DATA EXTRACT:
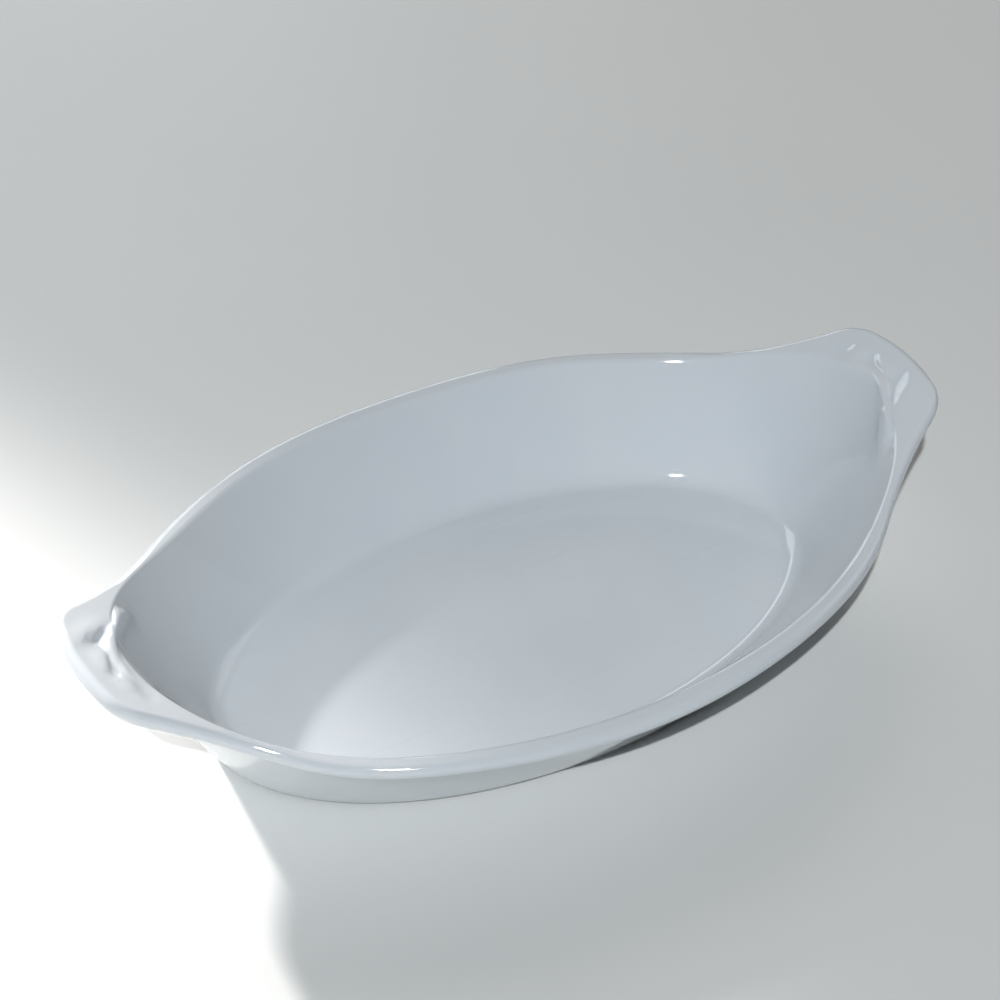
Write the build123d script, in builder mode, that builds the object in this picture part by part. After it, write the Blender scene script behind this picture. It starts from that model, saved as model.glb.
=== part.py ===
from build123d import *
from math import radians, degrees, sin, cos, hypot, atan2
import os

# An oval white porcelain gratin dish with a carrying ear at each end.
# Millimetres, +Z up. The origin is on the resting plane, under the middle of the dish.
# +X runs along the long axis, through the ears.

# Plan of the rim, seen from above
half_length = 130.0
side_half_width = 72.9
oval_half_length = 113.6
ear_tip_radius = 61.6
ear_tip_half_angle = 12.9
ear_corner_radius = 13.0
ear_root_radius = 126.0

# Height of the rim's top surface, from the middle of a side out to an ear's tip
side_height = 34.3
quarter_station, quarter_height = 55.0, 35.5
root_station, root_height = 93.0, 37.9
end_station, end_height = 109.3, 43.9
ear_station, ear_height = 120.0, 48.3
tip_height = 52.8
tip_rise_per_run = 0.465

# Thickness of the rim and of the ears, and the rounding of their edge
lip_thickness = 4.4
ear_thickness = 4.9
nose_radius = 2.05
mouth_radius = 1.9

# Outside of the wall
foot_half_length, foot_half_width = 93.0, 50.7
wall_lean_length, wall_lean_width = 0.57, 0.61
wall_under_lip = 3.4
heel_radius = 1.6

# Inside of the basin
floor_half_length, floor_half_width = 89.5, 47.4
floor_height = 4.8
basin_lean_length, basin_lean_width = 0.635, 0.675
floor_fillet = 7.5

# Foot ring, left bare of glaze
ring_height = 1.3
ring_inset = 2.0
ring_width = 4.0
ring_edge = 0.5
ring_root = 2.0

# The coat of glaze
glaze_thickness = 0.3

# Leaf relief on each ear. The stem runs round the end of the basin's mouth, and its tail drips over
# the edge; three veins leave it. Stations: x, y, depth of the bead's middle under the rim's surface.
stem_radius = 1.9
stem = (
    (104.9, -22.4, 4.5),
    (110.1, -16.1, 2.0),
    (114.4, -10.6, 1.1),
    (117.9, -3.0, 1.0),
    (117.3, 8.8, 2.4),
)
vein_radius = 2.0
first_vein = ((112.6, -14.4, 2.2), (118.2, -12.4, 1.3), (124.2, -6.9, 2.3))
second_vein = ((118.9, -4.0, 2.2), (120.9, 0.6, 1.5), (122.6, 5.6, 2.2))
third_vein = ((118.4, 4.8, 2.2), (119.2, 9.0, 1.5), (118.2, 13.4, 2.2))

# Hollows between the veins: start and end of each, its radius and its depth
first_hollow, first_hollow_radius, first_hollow_depth = ((116.1, -11.1), (121.8, -4.9)), 2.8, 1.0
second_hollow, second_hollow_radius, second_hollow_depth = ((119.8, -1.4), (122.4, 7.6)), 1.4, 0.8
third_hollow, third_hollow_radius, third_hollow_depth = ((115.1, 11.1), (116.7, 17.2)), 1.4, 0.5

# Size of the blocks that trim the clay, well clear of the dish
clear = 2 * half_length


def rim_curve(drop_side, drop_ear):
    """The line of the rim in the upright plane, lowered by the given drops."""
    near = drop_side
    far = drop_ear
    between = (near + far) / 2
    right = [
        (quarter_station, quarter_height - near),
        (root_station, root_height - near),
        (end_station, end_height - between),
        (ear_station, ear_height - far),
        (half_length, tip_height - far),
    ]
    left = [(-x, z) for x, z in reversed(right)]
    return Spline(
        *left, (0, side_height - near), *right, tangents=[(1, -tip_rise_per_run), (1, tip_rise_per_run)]
    )


def rim_height(x):
    """Height of the rim's top surface at the station x."""
    low, high = 0.0, 1.0
    for _ in range(40):
        middle = (low + high) / 2
        if (top_line @ middle).X < x:
            low = middle
        else:
            high = middle
    return (top_line @ low).Z


def rim_plan(inset):
    """The outline of the rim and ears from above, drawn in by the inset all round."""
    long_radius = oval_half_length - inset
    short_radius = side_half_width - inset
    tip_radius = ear_tip_radius - inset
    corner_radius = ear_corner_radius - inset
    root_radius = ear_root_radius + inset
    lean = radians(ear_tip_half_angle)
    tip_x = half_length - ear_tip_radius
    corner_x = tip_x + (tip_radius - corner_radius) * cos(lean)
    corner_y = (tip_radius - corner_radius) * sin(lean)

    # The hollow arc at the ear's root touches both the oval and the ear's corner
    low, high = radians(5), radians(80)
    for _ in range(60):
        at = (low + high) / 2
        touch_x, touch_y = long_radius * cos(at), short_radius * sin(at)
        out_x, out_y = cos(at) / long_radius, sin(at) / short_radius
        reach = root_radius / hypot(out_x, out_y)
        root_x, root_y = touch_x + out_x * reach, touch_y + out_y * reach
        if hypot(root_x - corner_x, root_y - corner_y) < corner_radius + root_radius:
            low = at
        else:
            high = at
    leave = degrees(atan2(root_y - corner_y, root_x - corner_x))
    arrive = degrees(atan2(touch_y - root_y, touch_x - root_x)) % 360

    with BuildLine() as outline:
        tip = CenterArc((tip_x, 0), tip_radius, -ear_tip_half_angle, 2 * ear_tip_half_angle)
        corner = CenterArc((corner_x, corner_y), corner_radius, ear_tip_half_angle, leave - ear_tip_half_angle)
        root = CenterArc((root_x, root_y), root_radius, leave + 180, arrive - leave - 180)
        side = EllipticalCenterArc(
            (0, 0), long_radius, short_radius, degrees(at), arc_size=180 - 2 * degrees(at)
        )
        mirror(tip, about=Plane.YZ)
        mirror(side, about=Plane.XZ)
        for bend in (corner, root):
            across = mirror(bend, about=Plane.XZ)
            mirror(bend, about=Plane.YZ)
            mirror(across, about=Plane.YZ)
    return outline.line


def below_rim(drop_side, drop_ear):
    """Everything under the lowered rim surface."""
    with BuildPart() as block:
        with BuildSketch(Plane.XZ.offset(-clear)):
            with BuildLine():
                line = rim_curve(drop_side, drop_ear)
                Polyline(line @ 0, (-half_length, -clear), (half_length, -clear), line @ 1)
            make_face()
        extrude(amount=2 * clear)
    return block.part


def rim_sheet(inset):
    """Lip and ears in one sheet of clay with a round edge."""
    with BuildPart() as sheet:
        with BuildSketch():
            with BuildLine():
                add(rim_plan(inset))
            make_face()
        extrude(amount=clear)
        with BuildSketch(Plane.XZ.offset(-clear)):
            with BuildLine():
                top = rim_curve(inset, inset)
                under = rim_curve(lip_thickness - inset, ear_thickness - inset)
                Line(top @ 0, under @ 0)
                Line(top @ 1, under @ 1)
            make_face()
        extrude(amount=2 * clear, mode=Mode.INTERSECT)
        upper = sheet.faces().sort_by_distance((0, 0, clear))[0]
        lower = sheet.faces().sort_by_distance((0, 0, -clear))[0]
        fillet(upper.edges() + lower.edges(), nose_radius - inset)
    return sheet.part


def oval_cone(half_x, half_y, lean_x, lean_y, start, rounding):
    """A leaning oval solid that widens upwards, with a rounded lower edge."""
    rise = clear / 4
    with BuildPart() as cone:
        with BuildSketch(Plane.XY.offset(start)):
            Ellipse(half_x, half_y)
        with BuildSketch(Plane.XY.offset(start + rise)):
            Ellipse(half_x + lean_x * rise, half_y + lean_y * rise)
        loft(ruled=True)
        fillet(cone.edges().sort_by(Axis.Z)[0], rounding)
    return cone.part


def basin(inset):
    """The hollow of the dish."""
    spread = inset * hypot(1, basin_lean_width)
    sunk = floor_height - inset
    return oval_cone(
        floor_half_length + spread - basin_lean_length * inset,
        floor_half_width + spread - basin_lean_width * inset,
        basin_lean_length,
        basin_lean_width,
        sunk,
        floor_fillet + inset,
    )


def wall(inset):
    """The wall and bottom as a full block, up to the underside of the lip."""
    spread = inset * hypot(1, wall_lean_width)
    base = ring_height + inset
    with BuildPart() as block:
        add(
            oval_cone(
                foot_half_length + wall_lean_length * base - spread,
                foot_half_width + wall_lean_width * base - spread,
                wall_lean_length,
                wall_lean_width,
                base,
                heel_radius - inset,
            )
        )
        add(below_rim(wall_under_lip, wall_under_lip), mode=Mode.INTERSECT)
    return block.part


def surface_point(x, y, lift):
    """A point over the ear's top surface, lifted square off it."""
    step = 0.01 * half_length
    slope = (rim_height(x + step) - rim_height(x - step)) / (2 * step)
    size = hypot(1, slope)
    return x - lift * slope / size, y, rim_height(x) + lift / size


def bead(stations, radius, inset):
    """A raised bead that comes up out of the ear and sinks back into it."""
    points = [surface_point(x, y, -depth) for x, y, depth in stations]
    with BuildPart() as strip:
        with BuildLine():
            if len(points) == 3:
                way = ThreePointArc(*points)
            else:
                way = Spline(*points)
        with BuildSketch(Plane(way @ 0, z_dir=way % 0)):
            Circle(radius - inset)
        sweep()
    return strip.part


def hollow(ends, radius, depth, inset):
    """A drop-shaped hollow, shallow at the stem and deep at its round outer end."""
    start = Vector(*surface_point(*ends[0], radius))
    end = Vector(*surface_point(*ends[1], radius - depth))
    with BuildPart() as drop:
        with BuildSketch(Plane(start, z_dir=end - start)):
            Circle(radius + inset)
        extrude(amount=(end - start).length)
        with Locations(end):
            Sphere(radius + inset)
    return drop.part


def dish_form(inset):
    """The dish without its foot ring, drawn in by the inset on every face."""
    turned = Rotation(0, 0, 180)
    with BuildPart() as form:
        add(wall(inset))
        add(rim_sheet(inset))
        add(basin(inset), mode=Mode.SUBTRACT)
        upper = form.faces().sort_by_distance((0, side_half_width - lip_thickness / 2, clear))[0]
        fillet(upper.inner_wires()[0].edges(), mouth_radius - inset)
        raised = [
            bead(stem, stem_radius, inset),
            bead(first_vein, vein_radius, inset),
            bead(second_vein, vein_radius, inset),
            bead(third_vein, vein_radius, inset),
        ]
        add(raised + [turned * strip for strip in raised])
        sunk = [
            hollow(first_hollow, first_hollow_radius, first_hollow_depth, inset),
            hollow(second_hollow, second_hollow_radius, second_hollow_depth, inset),
            hollow(third_hollow, third_hollow_radius, third_hollow_depth, inset),
        ]
        add(sunk + [turned * drop for drop in sunk], mode=Mode.SUBTRACT)
    return form.part


with BuildLine(Plane.XZ) as rim_top:
    top_line = rim_curve(0, 0)

os.makedirs("parts", exist_ok=True)

# Bare foot ring, thrown in one with the body
with BuildPart() as foot_ring:
    with BuildSketch():
        Ellipse(foot_half_length - ring_inset, foot_half_width - ring_inset)
        Ellipse(
            foot_half_length - ring_inset - ring_width,
            foot_half_width - ring_inset - ring_width,
            mode=Mode.SUBTRACT,
        )
    extrude(amount=ring_height + ring_root)
    fillet(foot_ring.faces().sort_by(Axis.Z)[0].edges(), ring_edge)

# Fired body: floor, wall, lip, ears and foot ring in one piece of clay
with BuildPart() as porcelain_body:
    add(dish_form(glaze_thickness))
    add(foot_ring.part)
porcelain_body.part.label = "porcelain_body"
export_step(porcelain_body.part, "parts/porcelain_body.step")

# Glaze, melted on to the whole body but for the foot ring
with BuildPart() as coat:
    add(dish_form(0))
    add(porcelain_body.part, mode=Mode.SUBTRACT)
patches = coat.solids().sort_by(SortBy.VOLUME)

# Glaze over the inside, the rim, the ears and the outside of the wall
with BuildPart() as glaze_coat:
    add(patches[-1])
glaze_coat.part.label = "glaze_coat"
export_step(glaze_coat.part, "parts/glaze_coat.step")

# Glaze on the underside, fenced in by the bare foot ring
with BuildPart() as underside_glaze:
    add(patches[0])
underside_glaze.part.label = "underside_glaze"
export_step(underside_glaze.part, "parts/underside_glaze.step")
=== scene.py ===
from math import cos, pi, radians, sin

import bmesh
import bpy
import numpy as np
from mathutils import Matrix, Vector
from mathutils.bvhtree import BVHTree


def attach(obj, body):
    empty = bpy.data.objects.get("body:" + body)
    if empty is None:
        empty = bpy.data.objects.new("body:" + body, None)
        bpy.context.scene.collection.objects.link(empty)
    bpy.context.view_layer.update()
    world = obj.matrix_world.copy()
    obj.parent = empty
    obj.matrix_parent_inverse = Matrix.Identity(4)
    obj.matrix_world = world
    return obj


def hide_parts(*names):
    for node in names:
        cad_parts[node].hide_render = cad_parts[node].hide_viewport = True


# An oval white porcelain gratin dish, seen from above and to its left front.
# The shapes are worked out in millimetres and made in metres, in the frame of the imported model:
# +X runs along the dish through its ears, +Z is up, and the table is at 0.

MM = 0.001
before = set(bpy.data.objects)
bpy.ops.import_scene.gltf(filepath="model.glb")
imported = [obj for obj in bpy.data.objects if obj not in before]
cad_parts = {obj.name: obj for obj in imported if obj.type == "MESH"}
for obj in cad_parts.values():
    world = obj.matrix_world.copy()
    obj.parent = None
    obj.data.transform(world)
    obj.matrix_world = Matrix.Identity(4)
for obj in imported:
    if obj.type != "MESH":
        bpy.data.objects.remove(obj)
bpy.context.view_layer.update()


def linear(hex_colour):
    """An sRGB hex colour as linear red, green, blue and alpha."""
    parts = [int(hex_colour[i : i + 2], 16) / 255 for i in (1, 3, 5)]
    return [*(p / 12.92 if p <= 0.04045 else ((p + 0.055) / 1.055) ** 2.4 for p in parts), 1.0]


# ---------------------------------------------------------------------------------------------
# Camera
# ---------------------------------------------------------------------------------------------

CAMERA_TURN = radians(-33.16)
CAMERA_HEIGHT = radians(40.86)
CAMERA_ROLL = radians(2.87)
CAMERA_DISTANCE = 743.26 * MM
CAMERA_AIM = Vector((25.93 * MM, 51.16 * MM, 0))
LENS, SENSOR_WIDTH = 90.46, 36
NEAREST_SEEN = 0.01

back = Vector(
    (
        sin(CAMERA_TURN) * cos(CAMERA_HEIGHT),
        -cos(CAMERA_TURN) * cos(CAMERA_HEIGHT),
        sin(CAMERA_HEIGHT),
    )
)
level = Vector((cos(CAMERA_TURN), sin(CAMERA_TURN), 0))
upright = back.cross(level)
right = cos(CAMERA_ROLL) * level + sin(CAMERA_ROLL) * upright
up = -sin(CAMERA_ROLL) * level + cos(CAMERA_ROLL) * upright
camera_data = bpy.data.cameras.new("camera")
camera_data.lens = LENS
camera_data.sensor_width = SENSOR_WIDTH
camera_data.clip_start = NEAREST_SEEN
camera = bpy.data.objects.new("camera", camera_data)
camera.matrix_world = Matrix.Translation(CAMERA_AIM + CAMERA_DISTANCE * back) @ Matrix(
    (right, up, back)
).transposed().to_4x4()
bpy.context.scene.collection.objects.link(camera)
bpy.context.scene.camera = camera

# ---------------------------------------------------------------------------------------------
# Shape of the glaze, in millimetres. It lies on the fired body as a thin skin, rounder and softer
# than the clay: the ears' relief is melted, and every corner has flowed.
# ---------------------------------------------------------------------------------------------

# Plan of the rim and ears
HALF_LENGTH = 130.0
OVAL = (113.6, 72.9)
EAR_TIP_RADIUS = 61.6
EAR_TIP_HALF_ANGLE = radians(12.9)
EAR_CORNER_RADIUS = 13.0
EAR_ROOT_RADIUS = 126.0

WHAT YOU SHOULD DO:
Quote the lines that begin at the line containing "# Glaze, melted" and end at the line containing "for node in", keeping both of those lines.

ANSWER TO THIS TASK:
# Glaze, melted on to the whole body but for the foot ring
with BuildPart() as coat:
    add(dish_form(0))
    add(porcelain_body.part, mode=Mode.SUBTRACT)
patches = coat.solids().sort_by(SortBy.VOLUME)

# Glaze over the inside, the rim, the ears and the outside of the wall
with BuildPart() as glaze_coat:
    add(patches[-1])
glaze_coat.part.label = "glaze_coat"
export_step(glaze_coat.part, "parts/glaze_coat.step")

# Glaze on the underside, fenced in by the bare foot ring
with BuildPart() as underside_glaze:
    add(patches[0])
underside_glaze.part.label = "underside_glaze"
export_step(underside_glaze.part, "parts/underside_glaze.step")
=== scene.py ===
from math import cos, pi, radians, sin

import bmesh
import bpy
import numpy as np
from mathutils import Matrix, Vector
from mathutils.bvhtree import BVHTree


def attach(obj, body):
    empty = bpy.data.objects.get("body:" + body)
    if empty is None:
        empty = bpy.data.objects.new("body:" + body, None)
        bpy.context.scene.collection.objects.link(empty)
    bpy.context.view_layer.update()
    world = obj.matrix_world.copy()
    obj.parent = empty
    obj.matrix_parent_inverse = Matrix.Identity(4)
    obj.matrix_world = world
    return obj


def hide_parts(*names):
    for node in names:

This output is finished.